Mais son avis a-t-il seulement été sollicité ? « Absolument pas, répond l’expert, même si en 2002 un ministre a demandé à la direction des infrastructures et de l’équipement de travailler avec moi pour qu’à la suite je puisse lui faire le point. Mais les gouvernements sont instables dans notre pays et puis j’avais compris qu’on ne voulait pas que je fourre mon nez dans ce projet. »

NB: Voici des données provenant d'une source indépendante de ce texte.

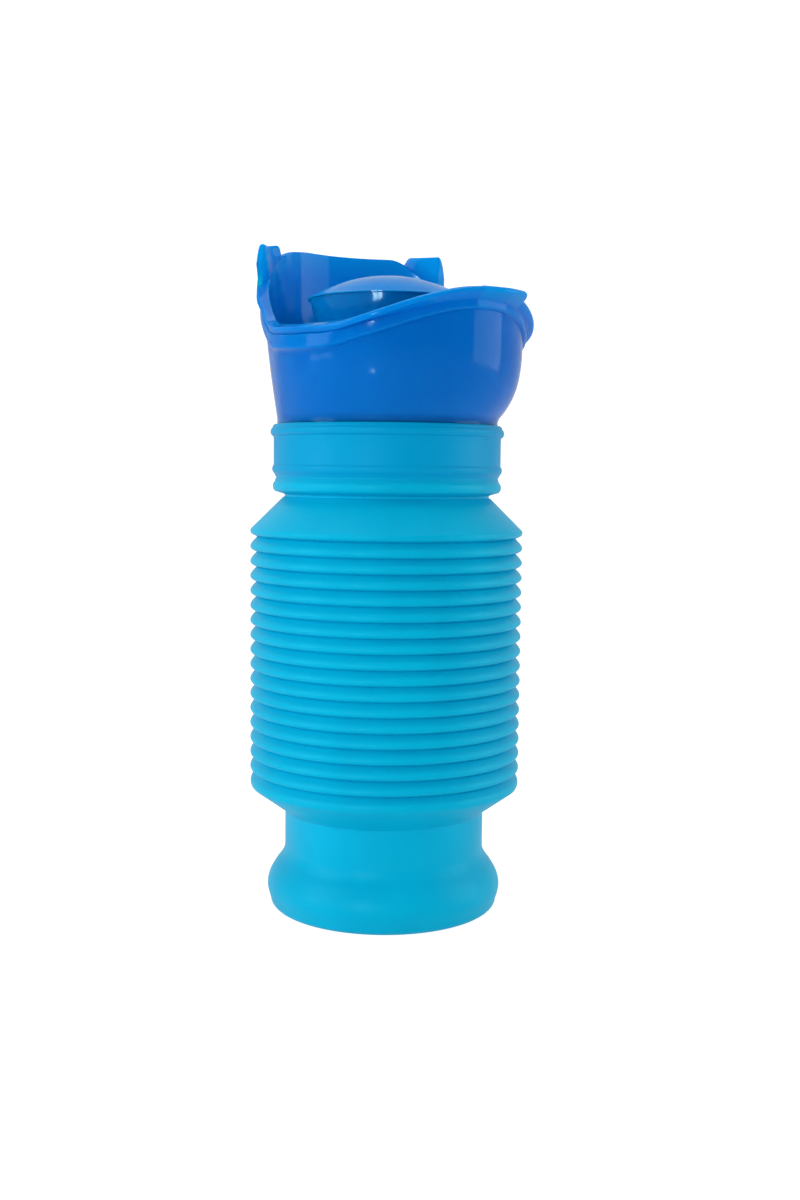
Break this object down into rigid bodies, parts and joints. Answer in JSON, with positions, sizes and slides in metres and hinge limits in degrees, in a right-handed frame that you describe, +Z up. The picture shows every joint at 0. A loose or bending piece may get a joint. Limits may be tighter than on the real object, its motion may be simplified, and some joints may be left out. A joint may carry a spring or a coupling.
{
  "type": "collapsible travel urinal",
  "caption": "Bellows bottle that folds flat lengthways, with a push-in hopper whose rim is saddle-shaped and a domed stopper that plugs the hopper's throat.",
  "frame": {"origin": "centre of the bottle's resting face, on the bottle's axis", "axes": "+Z up along the bottle's axis, -Y towards the side seen in the picture, +X to its right"},
  "size_m": [0.0924, 0.0926, 0.2208],
  "materials": {
    "bottle_plastic": "satin blow-moulded polyethylene",
    "hopper_plastic": "glossy injection-moulded polypropylene",
    "seal_rubber": "soft silicone"
  },
  "bodies": {
    "base": {"bottle_base": "bottle_plastic", "bottle_bellows": "bottle_plastic"},
    "neck": {"bottle_neck": "bottle_plastic"},
    "hopper_ring": {"hopper_seal": "seal_rubber"},
    "hopper": {"hopper": "hopper_plastic"},
    "stopper_ring": {"stopper_seal": "seal_rubber"},
    "stopper": {"stopper_body": "hopper_plastic", "stopper_cover": "hopper_plastic"}
  },
  "joints": [
    {"name": "bellows_fold", "type": "slide", "parent": "base", "child": "neck", "axis": [0, 0, -1], "range_m": [0, 0.038], "deforming": ["bottle_bellows"]},
    {"name": "hopper_pull", "type": "slide", "parent": "neck", "child": "hopper_ring", "axis": [0, 0, 1], "range_m": [0, 0.03]},
    {"name": "hopper_turn", "type": "hinge", "parent": "hopper_ring", "child": "hopper", "pos_m": [0, 0, 0.15], "axis": [0, 0, 1], "continuous": true},
    {"name": "stopper_pull", "type": "slide", "parent": "hopper", "child": "stopper_ring", "axis": [0, 0, 1], "range_m": [0, 0.085]},
    {"name": "stopper_turn", "type": "hinge", "parent": "stopper_ring", "child": "stopper", "pos_m": [0, 0, 0.15], "axis": [0, 0, 1], "continuous": true}
  ]
}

Avec ses compétences et sa carrière aussi prestigieuse, Brahim Ould Boihy aurait pu être mis à contribution par la Mauritanie. D’autant plus que c’est un homme qui connait bien les arcanes de l’Etat et y dispose de contacts solides. Il avoue d’ailleurs avoir été sollicité indirectement mais, déplore-t-il, on te fait comprendre que « soit tu es avec nous soit tu es contre nous ». Alors que pour lui « pas de marchandage » et il est hors de question de renier ses convictions en contrepartie d’une nomination.

Brahim Ould Boihy

Si Brahim ould Boihy est allé, comme beaucoup d’autres, faire valoir ses compétences à l’étranger, il n’exclut cependant pas de retourner en Mauritanie. Pas seulement pour faire valoir ses droits à la retraite et oublier les rigueurs de l’hiver en France mais surtout parce qu’il y a tant de choses à faire, tant de défis à relever. En fait celui pour qui les instruments de navigation aérienne n’ont plus de secret caresse un rêve : aider à faire décoller le pays, un vaisseau longtemps cloué au sol, et le faire atterrir sans gros dégâts sur le tarmac d’un avenir meilleur.

 

Mise à jour : en dehors d'un Congolais qu'il a formé, Brahim Ould Boihy est le seul Africain pilote instructeur à Air France.